What's the most amazing book you've ever sold?

It may sound strange that while we have had sales in the $150K range, we love unusual books but we have sold Chaucers printed in 1550, 1598, and 1602 and a first of Darwin's Origin of Species and an 1814 first of the Lewis and Clark expedition (with the original map) each for under $100K. Of course, to describe a book as amazing should indicate unusual in importance such as rarely at major auctions but highly desirable, often significant provenance, and perhaps other factors that contribute to a work's uniqueness.


What is your favorite part of being a bookseller?

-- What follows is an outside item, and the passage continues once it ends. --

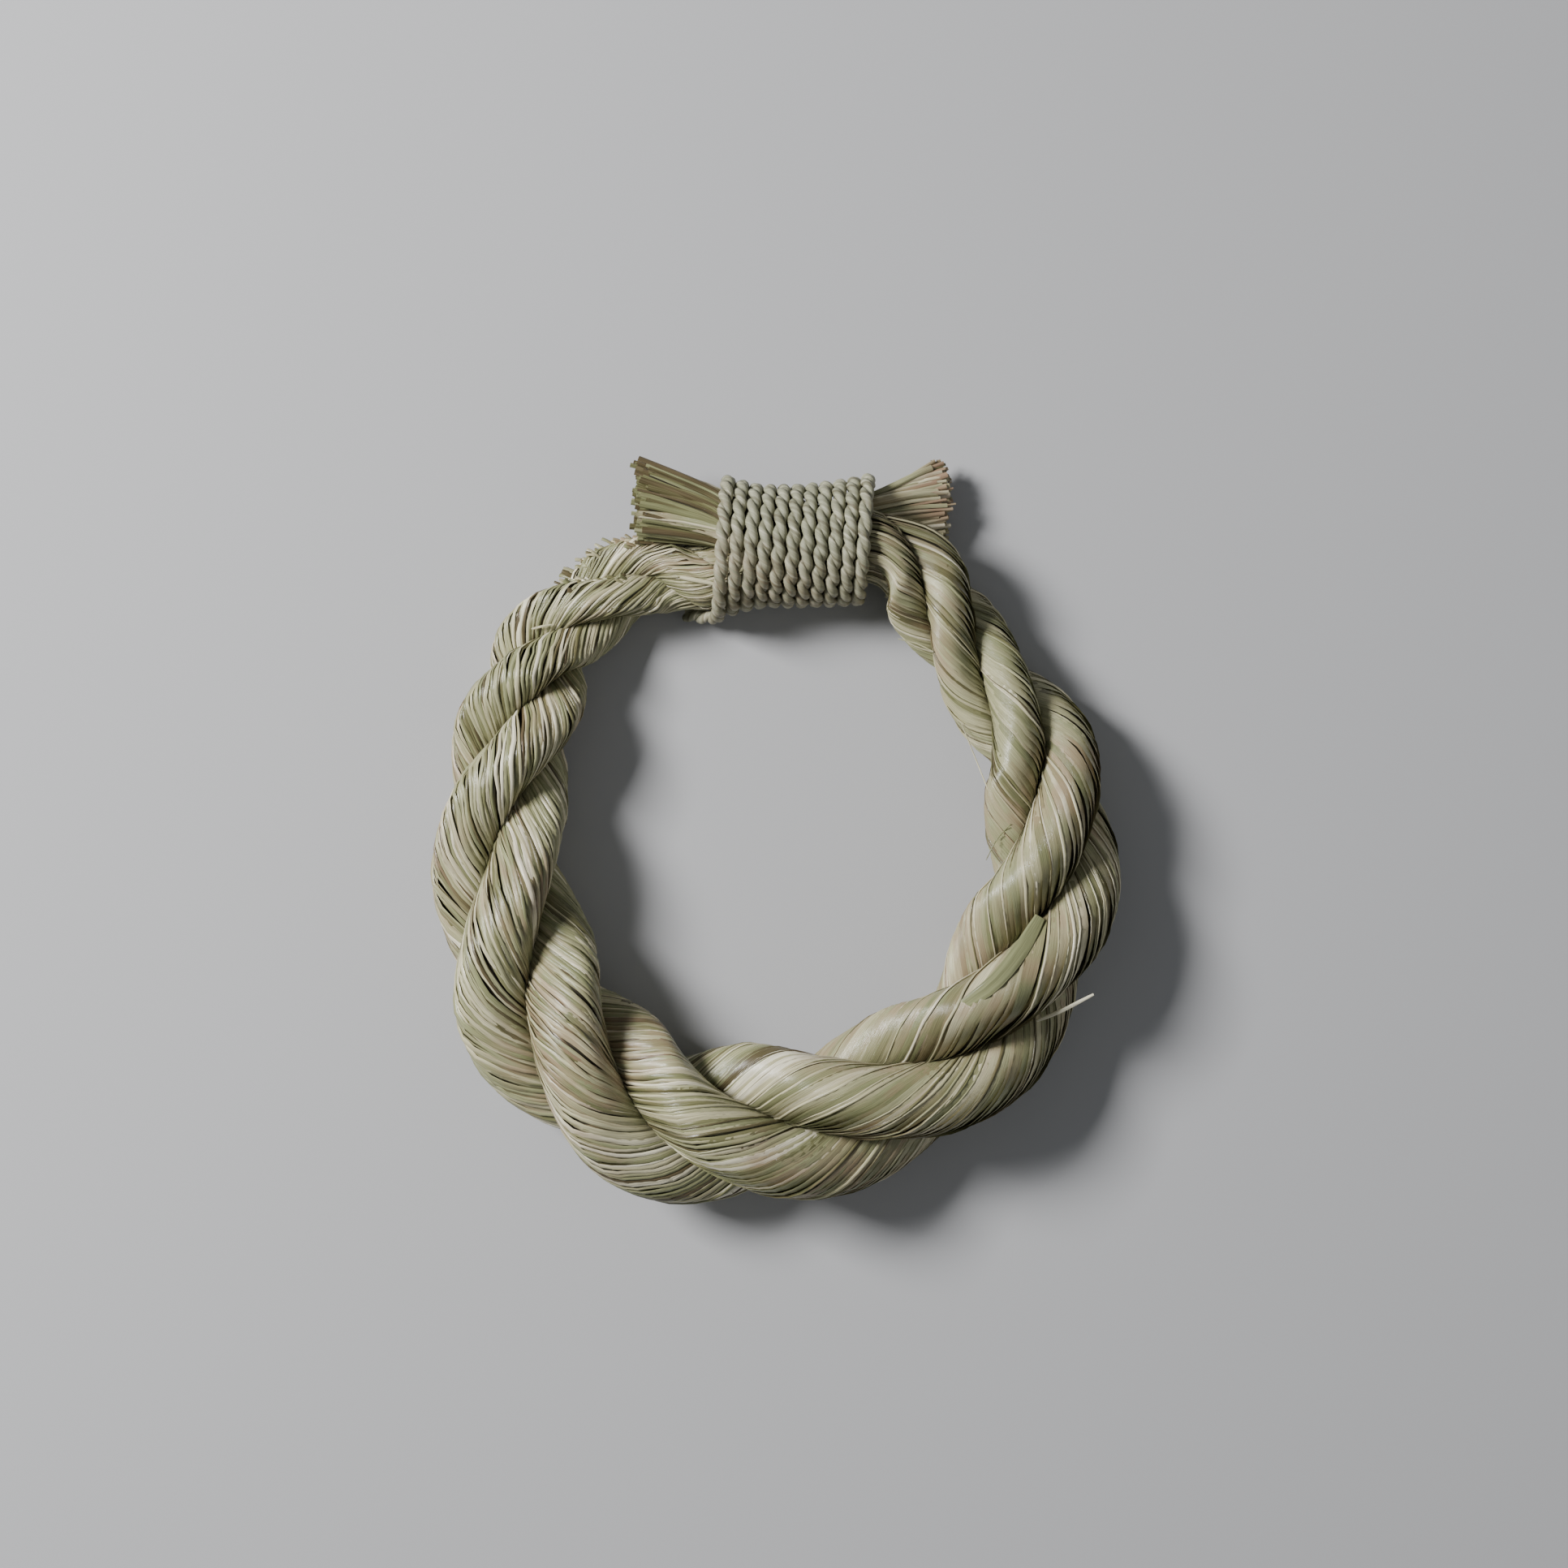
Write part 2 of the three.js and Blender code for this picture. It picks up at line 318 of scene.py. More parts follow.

While books are central to our mission, it is the customers that we meet. Whether it is the Scottish academician who recently bought a 1787 first of Robert Burns or the collector who bought a James Joyce inscribed first of Ulysses , or the universities that buy items that fit their areas of specialization, we find this wonderful. We had a professor in the shop from a major Canadian University who taught me some aspects of our 1553 Greek New Testament that I had missed. A major scholar from a major museum library enabled me to identify where a 1486 copy of Speculum was bound. Young people often have a keen eye on important modern first editions and as they have done research on their favorite authors they often become my teacher. As a member of the ABAA, I am rewarded by the collegiality that exists among our members. Whenever I have a very rare book that appears to have a unique contemporary binding, there are several I can consult who either confirm my suspicion or correct my wrong assumptions. I cannot imagine a serious experienced bookseller who would not want to be part of the ABAA.


Do you have an open storefront or have you in the past?

We opened our first open bookshop in Phoenix in 1991 near Central and Camelback Road. When light rail forced us to move, we located in 2002 to our current shop on Scottsdale Road.


If so, do/did you have any bookstore pets?

No, we do not have bookstore pets but if I had a preference I would have a bookstore cat. My mentor Herb Caplan had a large cat which wandered his shelves (occasionally knocking an item over).


What is the funniest / strangest / scariest thing that ever happened in your store?

While humor and strange things happen, they have usually involved a strange discovery. Once a person brought a book to my first shop and I bought it only to realize a little later it had been stolen from me. In our shop which has primarily books in fine or near fine condition, we occasionally hear people who wander in ask: "Is this a museum?" or "Is this a library".


What is your favorite bookshop (other than your own)?

Powells in Chicago (near the University of Chicago). Yes, there are finer rare books shops but my visits there always had books calling to me that I need yet to read.


What do you personally like to read? Collect?

I do not collect any books but love the writing of Cormac McCarthy and William Faulkner. In the distant past, I read many classics on Medieval and Renaissance history, but now read primarily American history. When I had pneumonia nearly seven years ago, I read Caro's four volumes on LBJ and appreciate the thoroughness of his research and wonderful writing.


What's your favorite book you personally own? Would you sell it, if the price were right?

I have two paperbacks that are falling apart that I read in the mid-1960's. They are heavily underlined with notes in the margins but they changed my views of history. The first is Crane Brinton's Anatomy of Revolution and the second is C.V. Wedgewood's The Thirty Years War. Although I have read several thousand books since then, those awakened my interest in historical interpretation. Also I can include Montaigne, Machiavelli, Pepys, and a host of 18th century English writers.


What one book would you buy if price were no object?

While it would be easy to say the Vellum Gutenberg Bible, I would be content with most early Caxton printings.


If you were stranded on a desert island and could bring three books, what would they be?

In my case, I would want a King James Bible, a nicely modern edition of Shakespeare, and Donald Frame's edition of Montaigne.